Pied au plancher, James Mangold s’attaque aux mythiques 24 h du Mans de 1966, lieu d’un duel sous tension entre Ford et Ferrari. Une aventure humaine et politique qu’il restitue de façon époustouflante, dans un style vintage qui claque
Au milieu des années 1960, le fabricant automobile emblématique de l’Amérique veut se construire une crédibilité de constructeur pour enrayer la baisse de ses ventes. Henry Ford, deuxième du nom, se lance dans la course d’endurance face au champion de la catégorie, l’Italien Ferrari. Pour prouver aux automobilistes que ses voitures vont vite, il lui faut gagner des courses. Et surtout une : les mythiques 24 h du Mans. Dès lors, il faut recruter le meilleur connaisseur du dossier, Carroll Shelby (Matt Damon), un coureur devenu préparateur automobile, et le meilleur volant du comté, Ken Miles (Christian Bale), un mécanicien au caractère buriné par le cambouis. Ensemble, ils conçoivent et peaufinent la voiture qui permettra à Ford de faire rimer États-Unis avec suprématie et Le Mans avec argent.

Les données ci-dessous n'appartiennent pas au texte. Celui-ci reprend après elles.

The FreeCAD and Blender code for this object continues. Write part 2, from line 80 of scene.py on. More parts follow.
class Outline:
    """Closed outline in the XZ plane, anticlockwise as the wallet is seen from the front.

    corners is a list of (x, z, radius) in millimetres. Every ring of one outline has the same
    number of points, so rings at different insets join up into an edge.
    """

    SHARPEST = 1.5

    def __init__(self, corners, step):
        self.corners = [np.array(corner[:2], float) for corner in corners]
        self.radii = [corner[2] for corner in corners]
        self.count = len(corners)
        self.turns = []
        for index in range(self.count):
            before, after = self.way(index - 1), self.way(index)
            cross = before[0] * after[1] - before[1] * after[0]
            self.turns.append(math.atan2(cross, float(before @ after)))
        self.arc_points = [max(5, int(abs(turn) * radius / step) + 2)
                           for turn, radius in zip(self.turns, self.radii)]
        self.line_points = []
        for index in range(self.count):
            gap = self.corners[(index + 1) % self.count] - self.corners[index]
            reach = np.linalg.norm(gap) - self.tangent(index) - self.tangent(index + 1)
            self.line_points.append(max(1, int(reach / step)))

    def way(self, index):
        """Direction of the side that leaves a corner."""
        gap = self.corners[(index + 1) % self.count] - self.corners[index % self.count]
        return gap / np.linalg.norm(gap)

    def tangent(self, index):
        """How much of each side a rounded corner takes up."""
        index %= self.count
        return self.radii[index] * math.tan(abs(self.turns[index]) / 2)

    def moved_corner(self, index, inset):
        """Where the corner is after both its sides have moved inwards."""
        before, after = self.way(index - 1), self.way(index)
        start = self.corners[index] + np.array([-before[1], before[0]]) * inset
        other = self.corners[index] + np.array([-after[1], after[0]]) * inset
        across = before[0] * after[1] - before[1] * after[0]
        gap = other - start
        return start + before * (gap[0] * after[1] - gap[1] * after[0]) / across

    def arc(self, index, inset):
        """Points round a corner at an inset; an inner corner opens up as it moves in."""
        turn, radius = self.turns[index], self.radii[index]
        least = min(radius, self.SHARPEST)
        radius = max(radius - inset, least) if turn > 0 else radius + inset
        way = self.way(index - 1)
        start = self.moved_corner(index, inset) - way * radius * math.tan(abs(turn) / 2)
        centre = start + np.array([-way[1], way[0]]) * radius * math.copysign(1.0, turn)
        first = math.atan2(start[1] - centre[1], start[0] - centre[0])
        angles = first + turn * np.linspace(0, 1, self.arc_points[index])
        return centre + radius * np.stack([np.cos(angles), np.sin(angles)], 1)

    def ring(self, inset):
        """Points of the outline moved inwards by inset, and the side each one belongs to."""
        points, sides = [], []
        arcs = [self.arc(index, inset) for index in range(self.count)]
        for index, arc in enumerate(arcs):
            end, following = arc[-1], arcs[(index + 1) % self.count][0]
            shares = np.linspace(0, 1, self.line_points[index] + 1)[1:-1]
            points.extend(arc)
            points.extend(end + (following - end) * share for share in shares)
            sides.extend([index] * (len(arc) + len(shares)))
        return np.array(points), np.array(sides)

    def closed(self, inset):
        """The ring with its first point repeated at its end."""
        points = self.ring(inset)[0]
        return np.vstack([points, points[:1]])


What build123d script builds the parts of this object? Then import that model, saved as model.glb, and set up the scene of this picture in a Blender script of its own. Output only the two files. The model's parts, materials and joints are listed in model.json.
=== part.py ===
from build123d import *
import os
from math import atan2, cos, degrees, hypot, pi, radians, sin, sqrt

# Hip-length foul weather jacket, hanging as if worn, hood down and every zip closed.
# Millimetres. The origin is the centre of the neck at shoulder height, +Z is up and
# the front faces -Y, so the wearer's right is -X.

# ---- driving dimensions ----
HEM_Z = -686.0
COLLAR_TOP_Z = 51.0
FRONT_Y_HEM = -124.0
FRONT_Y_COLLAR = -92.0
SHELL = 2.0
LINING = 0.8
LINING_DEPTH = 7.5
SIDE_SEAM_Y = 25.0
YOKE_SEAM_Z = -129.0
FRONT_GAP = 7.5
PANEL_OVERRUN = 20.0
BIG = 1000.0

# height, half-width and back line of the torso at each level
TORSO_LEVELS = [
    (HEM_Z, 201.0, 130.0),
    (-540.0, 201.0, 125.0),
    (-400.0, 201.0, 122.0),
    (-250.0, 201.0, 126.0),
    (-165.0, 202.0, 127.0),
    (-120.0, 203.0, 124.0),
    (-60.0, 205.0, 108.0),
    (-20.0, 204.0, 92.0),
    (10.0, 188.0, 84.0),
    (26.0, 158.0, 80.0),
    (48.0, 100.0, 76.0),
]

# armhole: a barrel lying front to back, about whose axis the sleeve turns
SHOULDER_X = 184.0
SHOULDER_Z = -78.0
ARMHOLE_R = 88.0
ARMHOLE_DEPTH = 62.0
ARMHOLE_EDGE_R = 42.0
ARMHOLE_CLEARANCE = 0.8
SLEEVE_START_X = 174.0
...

Ça, c’est l’histoire que James Mangold suit en ligne droite, alternant les scènes de drame et les montées d’adrénaline sur la route. Il est servi par deux comédiens magistraux : Matt Damon, en patron ami et tourmenté, et Christian Bale dans une métamorphose dont il a le secret, en coureur aussi génial qu’antipathique. Le Mans 66 est évidemment un film sur le sport automobile, les risques inhérents à sa pratique et ces pilotes qui, d’un coup de volant, voient leur destin s’arrêter. Les séquences sur circuit sont filmées à hauteur d’homme et transmettent une sensation permanente de danger.
Mais il n’est pas seulement un de ces joyaux de films de course dont Hollywood a le secret. Le dernier exemple en date, Rush de Ron Howard, racontait ainsi la rivalité en F1 entre James Hunt et Niki Lauda. Mais Mangold raconte aussi l’histoire d’une certaine Amérique, celle qui n’hésite pas à laisser sur le côté les accidentés. En ce sens, Le Mans 66 est un film beaucoup plus politique qu’on ne le croit. En montrant que la logique de publicité de la marque se fait au détriment de l’humain, c’est tout un système que James Mangold condamne. Plus avant, c’est tout l’American way of life que le cinéaste étrille à travers le destin de Miles, ce Britannique immigré aux États-Unis qui voit son garage saisi, comme dans un futur pas si lointain, on saisira les maisons des classes moyennes.